The effect of soil cleaning decreases with a rise of water supply rate. On a widely spread loamy south zone of Kazakhstan intensive cleaning takes place with the irrigation rate up to 600mm, and with the 800mm rate and more the soil won't give cleaning effect.

Certain absorbency is peculiar to each type of soil. The bigger it is, the higher the level of wastewater cleaning. For example, Jambyl and Shymkent and Almaty Regions loamy soils have the high level of absorbency. From 60 to 90% water-soluble salt and from 80 to 98% elements of mineral nutrition are on hold in a metric layer of the soil.

Absorbency of soil decreases to the end of the growing season and in the following years of watering. This can be explained by the fact that soil is saturated through prolonged irrigation with elements that come with wastewater and its cleaning ability decreases over time. Therefore it is very important to keep balance between the inflow of wastewater ingredients and their use by plants; keep irrigation interval.

Water-holding capacity of the soil needs to be taken into account for the proper use of wastewater. Volume of the run-off needs to be close to zero on sewage farms. The volume of water that exceeds waterholding capacity, reaches groundwater. The smaller the watering rate is and the longer the irrigation intervals

are the bigger the difference between wastewater inflow and outflow. The watering rate is needed to be calculated in such a way so that it won't exceed acceptable average daily intensity value of irrigation water infiltration and acceptable depth level of ground water.

Annual irrigation rate should be harmonized with the underground run-off conditions.in order to provide an opportunity to decontaminate and clean wastewater during the infiltration process, and plant need in moisture should be taken into account.

Crop satisfaction by water in growing season and enrichment by necessary nutritious elements in soil in beyond-vegetation season has to form the basis for the all-year cycle of irrigation on sewage farms.

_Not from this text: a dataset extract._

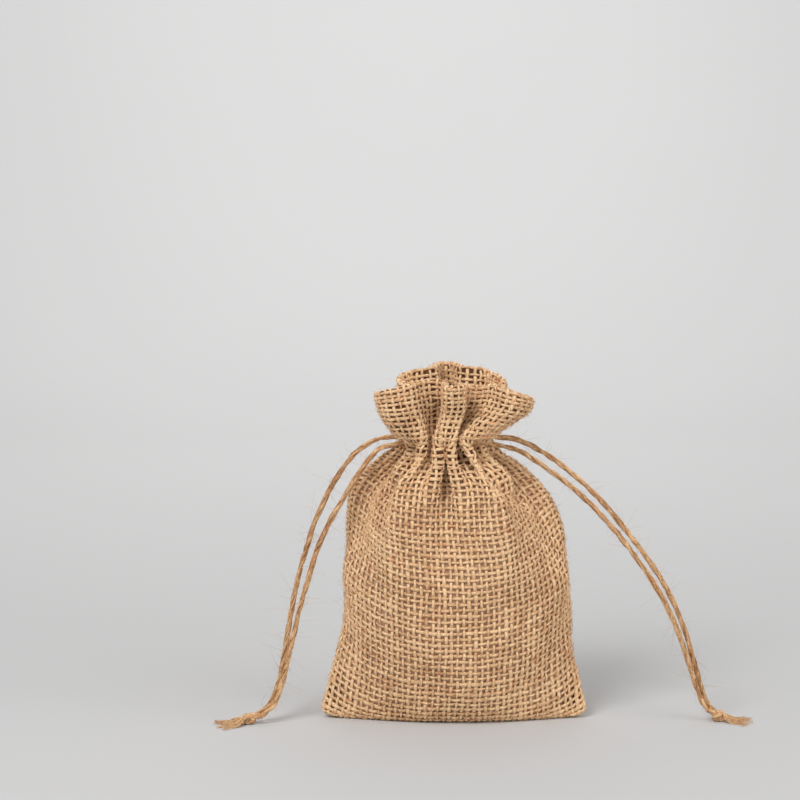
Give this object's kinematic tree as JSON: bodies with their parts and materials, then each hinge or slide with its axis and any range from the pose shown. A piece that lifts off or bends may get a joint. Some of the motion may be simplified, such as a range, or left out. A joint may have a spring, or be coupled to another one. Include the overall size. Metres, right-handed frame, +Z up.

The creation of predominantly descending current, which provides release of salt from upper soil horizons, when the amount of calcium, coming with wastewater and added to the soil in the form of fertilizers is bigger than amount of sodium added to the soil with wastewater, is needed to form the basis of watering.

Irrigation regime of crops should be fixed by taking into account the balance of wetness, water-soluble salt and nutritious elements, that come with wastewater [3,4,5].

Methods. The task of all-year wastewater acquisition on the irrigation fields arises the necessity to use vegetative watering as well as beyond-vegetative watering.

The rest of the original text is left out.